Brigadier General Leland Blake was assigned to command a garrison of twelve hundred men at San Francisco's Presidio. He and his wife Cathy were veterans of the first wagon train to forge the Oregon Trail. His new job was more than difficult. Saloons and houses of prostitution flourished in the boom towns. There were not enough police or soldiers to enforce the law. Vigilance committees were formed as riots broke out and the rate of murder, robbery and general crime increased. California's permanent settlers, for whom the real gold was the produce they received from working the land, found that their lives were endangered as men, failing in their search for gold and starving from lack of food and money, plundered the countryside.

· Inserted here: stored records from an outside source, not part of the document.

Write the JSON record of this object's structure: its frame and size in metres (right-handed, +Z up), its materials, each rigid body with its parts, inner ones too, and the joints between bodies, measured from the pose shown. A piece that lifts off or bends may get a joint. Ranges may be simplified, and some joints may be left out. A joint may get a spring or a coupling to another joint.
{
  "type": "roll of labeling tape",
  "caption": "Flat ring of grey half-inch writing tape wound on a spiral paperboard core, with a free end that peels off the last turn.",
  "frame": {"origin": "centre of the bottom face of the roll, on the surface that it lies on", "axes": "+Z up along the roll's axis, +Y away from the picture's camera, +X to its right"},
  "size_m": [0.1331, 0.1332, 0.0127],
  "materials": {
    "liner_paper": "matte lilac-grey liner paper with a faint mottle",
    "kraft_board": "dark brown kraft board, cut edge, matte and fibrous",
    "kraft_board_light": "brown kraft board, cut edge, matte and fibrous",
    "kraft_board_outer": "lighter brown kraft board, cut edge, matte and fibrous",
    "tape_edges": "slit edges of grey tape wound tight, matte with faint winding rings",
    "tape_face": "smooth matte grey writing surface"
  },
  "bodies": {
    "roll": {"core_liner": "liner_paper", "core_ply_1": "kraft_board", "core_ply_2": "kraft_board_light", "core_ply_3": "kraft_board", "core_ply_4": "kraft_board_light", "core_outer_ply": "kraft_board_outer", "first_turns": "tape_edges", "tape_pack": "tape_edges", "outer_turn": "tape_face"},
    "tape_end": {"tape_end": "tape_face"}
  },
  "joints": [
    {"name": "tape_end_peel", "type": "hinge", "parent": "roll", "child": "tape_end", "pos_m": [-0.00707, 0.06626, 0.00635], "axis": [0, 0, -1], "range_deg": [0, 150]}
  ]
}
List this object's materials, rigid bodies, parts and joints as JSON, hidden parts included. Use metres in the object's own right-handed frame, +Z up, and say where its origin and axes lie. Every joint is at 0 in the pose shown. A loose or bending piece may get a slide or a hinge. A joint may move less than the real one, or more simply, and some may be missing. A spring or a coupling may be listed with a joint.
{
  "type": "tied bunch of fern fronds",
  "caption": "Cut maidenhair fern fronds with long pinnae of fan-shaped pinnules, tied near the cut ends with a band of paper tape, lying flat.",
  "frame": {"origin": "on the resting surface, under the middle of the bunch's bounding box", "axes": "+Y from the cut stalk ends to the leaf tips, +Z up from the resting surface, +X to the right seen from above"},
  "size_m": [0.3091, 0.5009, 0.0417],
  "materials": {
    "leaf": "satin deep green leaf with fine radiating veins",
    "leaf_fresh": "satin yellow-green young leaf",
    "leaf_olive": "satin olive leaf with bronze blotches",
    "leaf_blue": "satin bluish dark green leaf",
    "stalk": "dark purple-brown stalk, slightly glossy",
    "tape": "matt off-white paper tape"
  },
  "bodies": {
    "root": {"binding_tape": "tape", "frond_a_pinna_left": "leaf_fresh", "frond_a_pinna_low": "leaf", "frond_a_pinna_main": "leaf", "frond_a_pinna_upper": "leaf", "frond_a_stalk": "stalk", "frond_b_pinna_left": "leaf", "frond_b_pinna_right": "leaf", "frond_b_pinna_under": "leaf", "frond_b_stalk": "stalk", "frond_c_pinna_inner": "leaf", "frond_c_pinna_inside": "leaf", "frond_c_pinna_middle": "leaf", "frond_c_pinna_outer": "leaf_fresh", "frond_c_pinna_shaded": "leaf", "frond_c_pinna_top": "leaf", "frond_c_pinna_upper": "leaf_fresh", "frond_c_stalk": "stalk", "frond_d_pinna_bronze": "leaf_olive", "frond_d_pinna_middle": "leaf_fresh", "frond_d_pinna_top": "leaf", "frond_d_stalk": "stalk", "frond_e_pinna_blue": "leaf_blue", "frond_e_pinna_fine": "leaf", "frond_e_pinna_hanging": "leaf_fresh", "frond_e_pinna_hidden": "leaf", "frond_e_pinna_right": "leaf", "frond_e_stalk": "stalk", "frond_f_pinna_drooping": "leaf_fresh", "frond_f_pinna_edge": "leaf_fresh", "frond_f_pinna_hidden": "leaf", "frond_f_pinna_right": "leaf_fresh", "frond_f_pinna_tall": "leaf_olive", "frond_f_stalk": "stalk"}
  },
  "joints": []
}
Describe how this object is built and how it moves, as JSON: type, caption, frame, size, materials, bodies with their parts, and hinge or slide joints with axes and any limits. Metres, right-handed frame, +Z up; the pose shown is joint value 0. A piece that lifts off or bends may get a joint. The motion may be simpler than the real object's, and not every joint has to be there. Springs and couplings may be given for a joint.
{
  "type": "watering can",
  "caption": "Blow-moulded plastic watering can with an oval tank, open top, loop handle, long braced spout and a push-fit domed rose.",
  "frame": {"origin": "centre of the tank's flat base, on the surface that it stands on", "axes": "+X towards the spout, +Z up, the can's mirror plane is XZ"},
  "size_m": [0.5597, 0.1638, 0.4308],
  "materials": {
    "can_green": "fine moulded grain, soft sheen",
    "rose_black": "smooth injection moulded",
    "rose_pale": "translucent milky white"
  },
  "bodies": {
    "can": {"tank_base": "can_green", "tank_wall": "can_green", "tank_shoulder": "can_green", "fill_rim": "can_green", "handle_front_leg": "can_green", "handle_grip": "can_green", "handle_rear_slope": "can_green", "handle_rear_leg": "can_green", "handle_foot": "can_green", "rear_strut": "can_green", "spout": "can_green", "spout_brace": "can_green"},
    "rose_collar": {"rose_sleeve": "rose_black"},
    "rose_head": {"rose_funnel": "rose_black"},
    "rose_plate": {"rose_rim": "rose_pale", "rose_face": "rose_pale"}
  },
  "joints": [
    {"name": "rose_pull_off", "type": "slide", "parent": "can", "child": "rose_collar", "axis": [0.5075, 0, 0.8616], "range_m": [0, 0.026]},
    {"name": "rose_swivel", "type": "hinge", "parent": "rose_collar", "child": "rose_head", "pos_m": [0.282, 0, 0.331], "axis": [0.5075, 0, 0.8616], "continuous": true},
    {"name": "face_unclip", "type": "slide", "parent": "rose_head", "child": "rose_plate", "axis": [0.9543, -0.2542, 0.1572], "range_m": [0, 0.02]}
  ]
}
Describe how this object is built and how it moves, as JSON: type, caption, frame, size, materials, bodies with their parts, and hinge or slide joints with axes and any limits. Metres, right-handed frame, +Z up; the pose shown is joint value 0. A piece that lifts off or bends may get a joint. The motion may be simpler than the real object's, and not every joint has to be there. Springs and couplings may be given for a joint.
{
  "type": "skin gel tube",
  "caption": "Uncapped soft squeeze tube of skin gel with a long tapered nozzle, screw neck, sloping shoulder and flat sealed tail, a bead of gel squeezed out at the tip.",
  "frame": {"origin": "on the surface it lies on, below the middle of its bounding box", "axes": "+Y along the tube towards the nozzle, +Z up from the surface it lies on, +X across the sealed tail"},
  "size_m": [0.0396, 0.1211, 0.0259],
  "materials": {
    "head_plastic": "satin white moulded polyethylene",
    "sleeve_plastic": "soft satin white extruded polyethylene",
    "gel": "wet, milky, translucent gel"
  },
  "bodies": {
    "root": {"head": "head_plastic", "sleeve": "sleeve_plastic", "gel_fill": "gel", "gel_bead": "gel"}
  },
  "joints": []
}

Many of the characters from the first five books appear in "California" and new ones, both historical and fictitious, are introduced. The author gives these characters tremendous depth and illustrates how life in the new land, along with new responsibilities, changes them and effects their relationships. Former Texas Ranger Rick Miller, now Sheriff of Sacramento Valley, tries to bring law and order to his new home and is driven by a need for vengeance against the men who destroyed his family. Lovely Melissa Austen, another who made the trip across the Oregon Trail, is forced into a life of prostitution. Whip Holt, his wife and many others also have a part to play in "California."
The history, characters, plot and subplots in this novel are some of the most exciting and dynamic so far. I love history, and while I have read about and studied this period in America's development, I have learned so much from reading the first six "Wagons West" books. I plan to continue until I read them all. A wonderful reading experience.